The city is simply trapped — both by the structure and by the people occupying it. 

Guillory was carried into office by a dominating vote in the parish, narrowly losing the election in city limits. With the population outside the city growing faster than inside, eventually the mayor-president could theoretically get elected without a single vote from the city. City government is being run by the guy who won the race to be parish president. 

That means the mayor-president is ultimately accountable to the parish and not necessarily the city, which creates an incentive for the mayor-president to adopt a parish-centric governing strategy. And Guillory has arguably done just that, by ignoring concerns about the parish not paying its fair share of consolidated government, by slashing the city’s quality-of-life budgets without consulting anyone, and by adopting a combative stance toward the City Council through repeated vetoes and lawsuits.

Spending city money on city services used to be easy. Now it’s not. But it doesn’t necessarily have to be this difficult. Guillory’s administration has chosen to interpret the charter this way. The City Council has questioned that interpretation. From its perspective, the city council members have sole legislative authority over city money and therefore should have the ability to spend city money without the Parish Council’s permission.

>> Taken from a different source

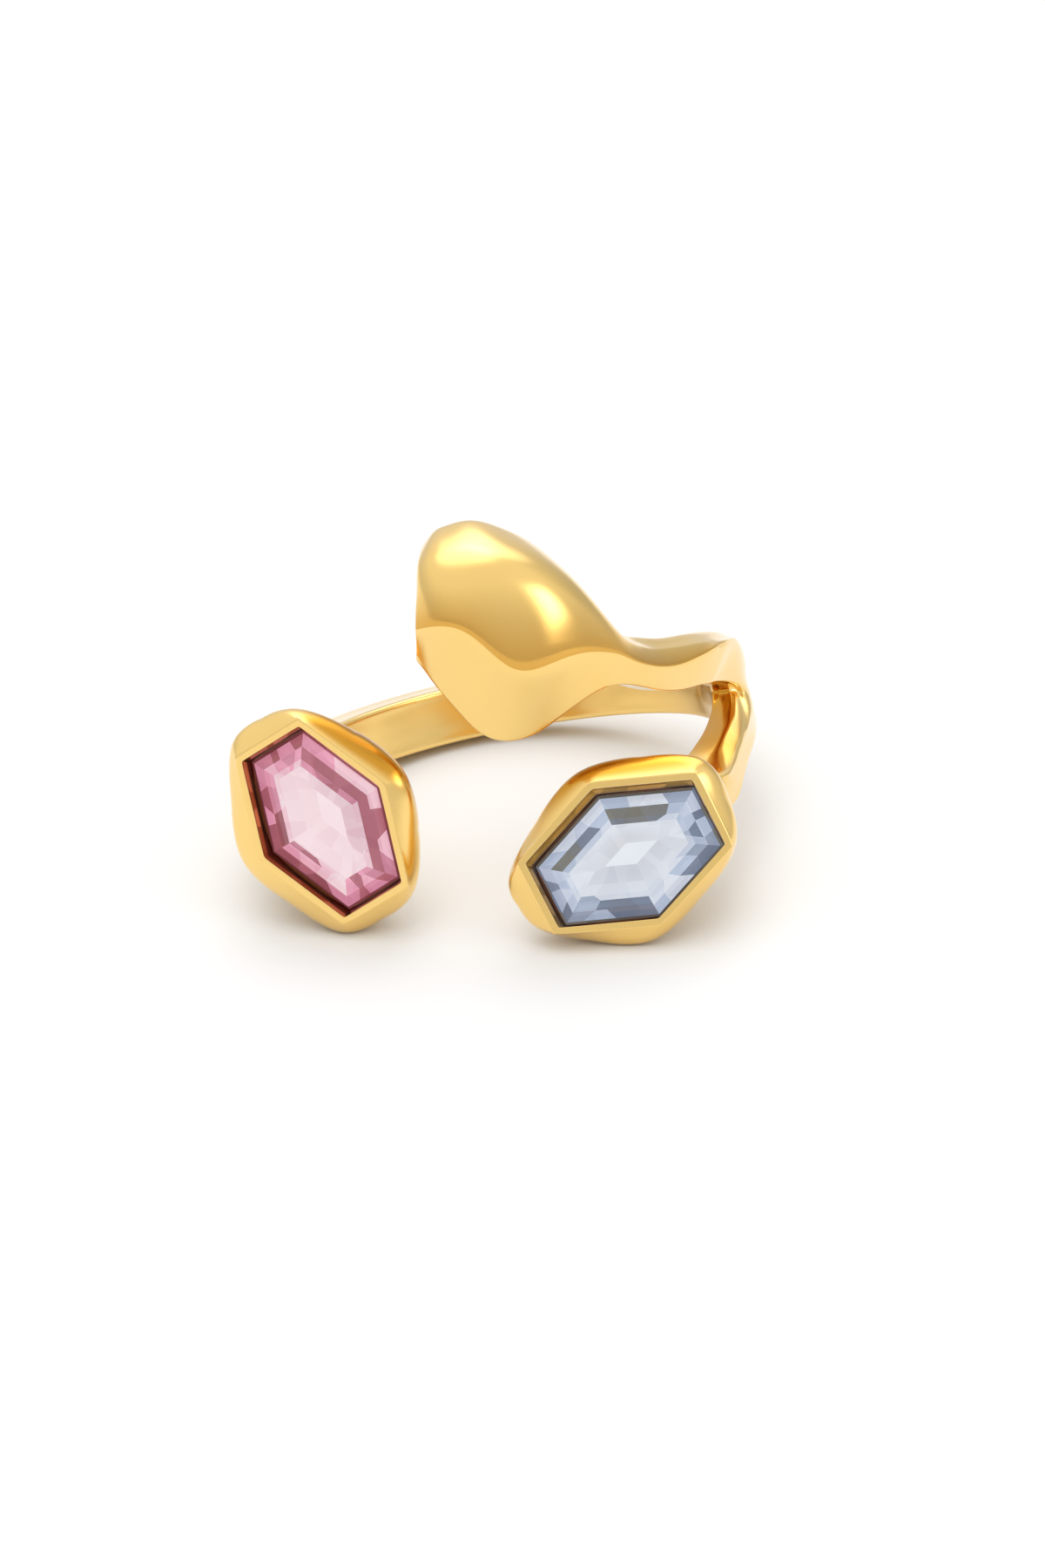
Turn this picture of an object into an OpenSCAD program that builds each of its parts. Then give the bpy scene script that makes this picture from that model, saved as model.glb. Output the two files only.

That brings us to another structural deficiency of the charter that’s been exacerbated by politics, namely the city’s struggle to secure its own legal counsel to get a second opinion about who controls how city dollars get spent.

There is a conflict of interest inherent in having one city-parish attorney attempt to fairly represent the City Council, the Parish Council  and the mayor-president. These three types of elected officials don’t always agree with each other, but there’s no mechanism built into the charter to deal with those situations, a flaw pointed out by former Mayor-President Joel Robideaux when he opposed the charter amendments. 

But it’s only a flaw if the people running things make it that way. And they have. Back in April, during a discussion about the city-parish attorney’s strategy of not defending the city against the lawsuit filed against special taxing districts created in city limits, City-Parish Attorney Greg Logan, a big Guillory donor, made clear to the City Council that his job is to represent the mayor-president’s prerogatives. To be clear: This is not a standard view. This is Greg Logan’s view. 

For the last three months, the City Council has tried to secure its own lawyer to get a second opinion on Logan’s interpretation of the charter. But Guillory and Logan have been fighting that effort at every turn: first by claiming the City Council couldn’t hire its own special counsel, then by Guillory vetoing the ordinance to hire special counsel, followed by Logan trying to fire the special counsel, and finally by Logan filing suit against the attorney the City Council is trying to hire to prevent her from serving. Guillory published an op-ed the Daily Advertiser emphasizing his case and warning that the City Council was being politically divisive. 

Legally, Logan may be right. But the damage may well be done. He has positioned himself as an obstacle in the way of what the City Council perceives to be the interests of the city of Lafayette and openly declared that he represents the administration first and foremost. 

That leaves the city in quite a quandary. Because it means that the City Council has no means to seek independent legal counsel when it disagrees with the mayor-president’s interpretation of the charter, which for example means it has no way to affirm its right to having sole legislative authority over how all city money gets spent.

Just sit back and think about this for a moment. The fourth largest city in Louisiana, which makes up more than half the population of its parish, not only doesn’t get to elect its own mayor, it also doesn’t get to control all of its own budget. And if its City Council ever has a legal disagreement with the mayor-president — which has already happened repeatedly in the first year of this new charter — there’s nothing it can do about it without the mayor-president and city-parish attorney’s permission.

The city is trapped. 

It’s now crystal clear that no amount of additional amendments can fix the charter. The only way to free it is to end consolidation altogether.